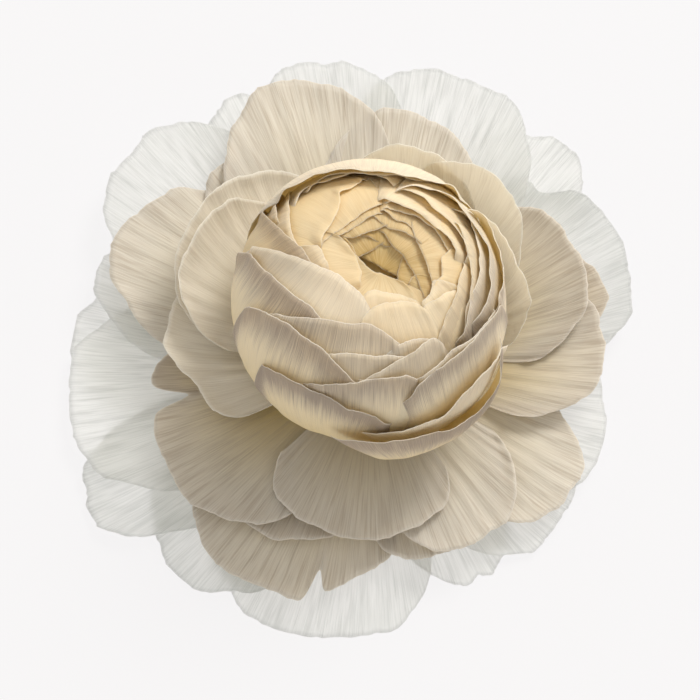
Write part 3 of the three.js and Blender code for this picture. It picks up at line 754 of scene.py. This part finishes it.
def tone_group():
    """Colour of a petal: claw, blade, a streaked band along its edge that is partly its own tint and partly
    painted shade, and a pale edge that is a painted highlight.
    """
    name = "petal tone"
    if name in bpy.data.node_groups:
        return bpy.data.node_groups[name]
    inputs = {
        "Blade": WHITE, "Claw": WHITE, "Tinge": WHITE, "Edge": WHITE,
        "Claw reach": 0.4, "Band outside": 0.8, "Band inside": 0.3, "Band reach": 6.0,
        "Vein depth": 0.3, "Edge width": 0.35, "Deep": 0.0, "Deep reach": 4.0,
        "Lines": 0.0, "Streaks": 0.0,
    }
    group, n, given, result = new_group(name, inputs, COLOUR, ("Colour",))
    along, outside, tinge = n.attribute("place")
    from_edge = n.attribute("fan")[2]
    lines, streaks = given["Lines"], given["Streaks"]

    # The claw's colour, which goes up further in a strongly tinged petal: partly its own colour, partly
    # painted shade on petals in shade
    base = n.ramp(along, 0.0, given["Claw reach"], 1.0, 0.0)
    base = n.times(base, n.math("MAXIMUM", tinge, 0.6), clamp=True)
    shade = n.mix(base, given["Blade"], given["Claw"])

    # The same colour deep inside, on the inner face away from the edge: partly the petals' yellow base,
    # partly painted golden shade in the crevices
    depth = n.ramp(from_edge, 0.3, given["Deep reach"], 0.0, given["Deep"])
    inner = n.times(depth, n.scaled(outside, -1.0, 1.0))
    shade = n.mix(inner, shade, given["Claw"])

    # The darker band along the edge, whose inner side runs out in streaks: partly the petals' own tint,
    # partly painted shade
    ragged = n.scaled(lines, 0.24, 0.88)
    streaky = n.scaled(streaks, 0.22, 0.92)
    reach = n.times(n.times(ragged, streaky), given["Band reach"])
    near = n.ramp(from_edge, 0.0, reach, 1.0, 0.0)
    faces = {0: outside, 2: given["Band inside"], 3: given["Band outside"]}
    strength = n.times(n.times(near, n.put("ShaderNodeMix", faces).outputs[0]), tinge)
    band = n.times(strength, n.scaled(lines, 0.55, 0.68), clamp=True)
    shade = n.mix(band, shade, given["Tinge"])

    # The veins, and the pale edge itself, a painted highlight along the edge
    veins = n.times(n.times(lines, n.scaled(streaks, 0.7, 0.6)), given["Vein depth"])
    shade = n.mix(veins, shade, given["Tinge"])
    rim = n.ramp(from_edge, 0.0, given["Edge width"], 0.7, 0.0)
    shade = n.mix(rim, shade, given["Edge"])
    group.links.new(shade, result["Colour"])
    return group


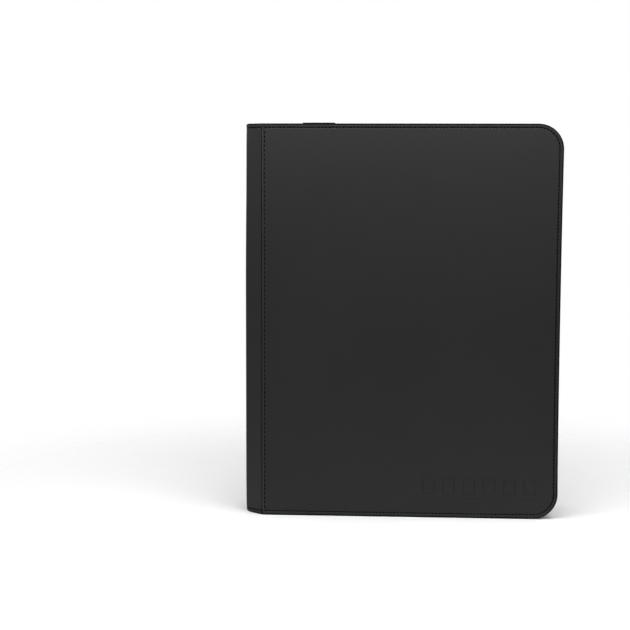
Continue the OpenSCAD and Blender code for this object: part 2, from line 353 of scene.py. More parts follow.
++++++++++
Your task: Once more, set down the full listing, verbatim.

Solved exercise:
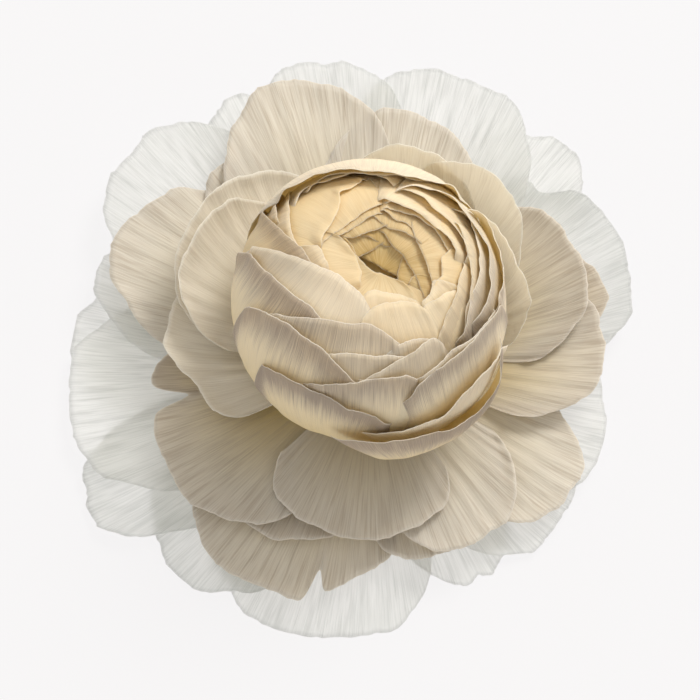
Write part 3 of the three.js and Blender code for this picture. It picks up at line 754 of scene.py. This part finishes it.
def tone_group():
    """Colour of a petal: claw, blade, a streaked band along its edge that is partly its own tint and partly
    painted shade, and a pale edge that is a painted highlight.
    """
    name = "petal tone"
    if name in bpy.data.node_groups:
        return bpy.data.node_groups[name]
    inputs = {
        "Blade": WHITE, "Claw": WHITE, "Tinge": WHITE, "Edge": WHITE,
        "Claw reach": 0.4, "Band outside": 0.8, "Band inside": 0.3, "Band reach": 6.0,
        "Vein depth": 0.3, "Edge width": 0.35, "Deep": 0.0, "Deep reach": 4.0,
        "Lines": 0.0, "Streaks": 0.0,
    }
    group, n, given, result = new_group(name, inputs, COLOUR, ("Colour",))
    along, outside, tinge = n.attribute("place")
    from_edge = n.attribute("fan")[2]
    lines, streaks = given["Lines"], given["Streaks"]

    # The claw's colour, which goes up further in a strongly tinged petal: partly its own colour, partly
    # painted shade on petals in shade
    base = n.ramp(along, 0.0, given["Claw reach"], 1.0, 0.0)
    base = n.times(base, n.math("MAXIMUM", tinge, 0.6), clamp=True)
    shade = n.mix(base, given["Blade"], given["Claw"])

    # The same colour deep inside, on the inner face away from the edge: partly the petals' yellow base,
    # partly painted golden shade in the crevices
    depth = n.ramp(from_edge, 0.3, given["Deep reach"], 0.0, given["Deep"])
    inner = n.times(depth, n.scaled(outside, -1.0, 1.0))
    shade = n.mix(inner, shade, given["Claw"])

    # The darker band along the edge, whose inner side runs out in streaks: partly the petals' own tint,
    # partly painted shade
    ragged = n.scaled(lines, 0.24, 0.88)
    streaky = n.scaled(streaks, 0.22, 0.92)
    reach = n.times(n.times(ragged, streaky), given["Band reach"])
    near = n.ramp(from_edge, 0.0, reach, 1.0, 0.0)
    faces = {0: outside, 2: given["Band inside"], 3: given["Band outside"]}
    strength = n.times(n.times(near, n.put("ShaderNodeMix", faces).outputs[0]), tinge)
    band = n.times(strength, n.scaled(lines, 0.55, 0.68), clamp=True)
    shade = n.mix(band, shade, given["Tinge"])

    # The veins, and the pale edge itself, a painted highlight along the edge
    veins = n.times(n.times(lines, n.scaled(streaks, 0.7, 0.6)), given["Vein depth"])
    shade = n.mix(veins, shade, given["Tinge"])
    rim = n.ramp(from_edge, 0.0, given["Edge width"], 0.7, 0.0)
    shade = n.mix(rim, shade, given["Edge"])
    group.links.new(shade, result["Colour"])
    return group


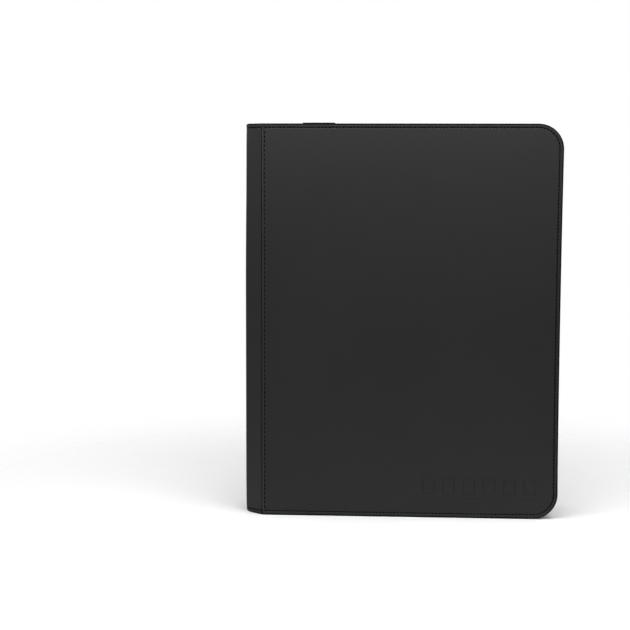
Continue the OpenSCAD and Blender code for this object: part 2, from line 353 of scene.py. More parts follow.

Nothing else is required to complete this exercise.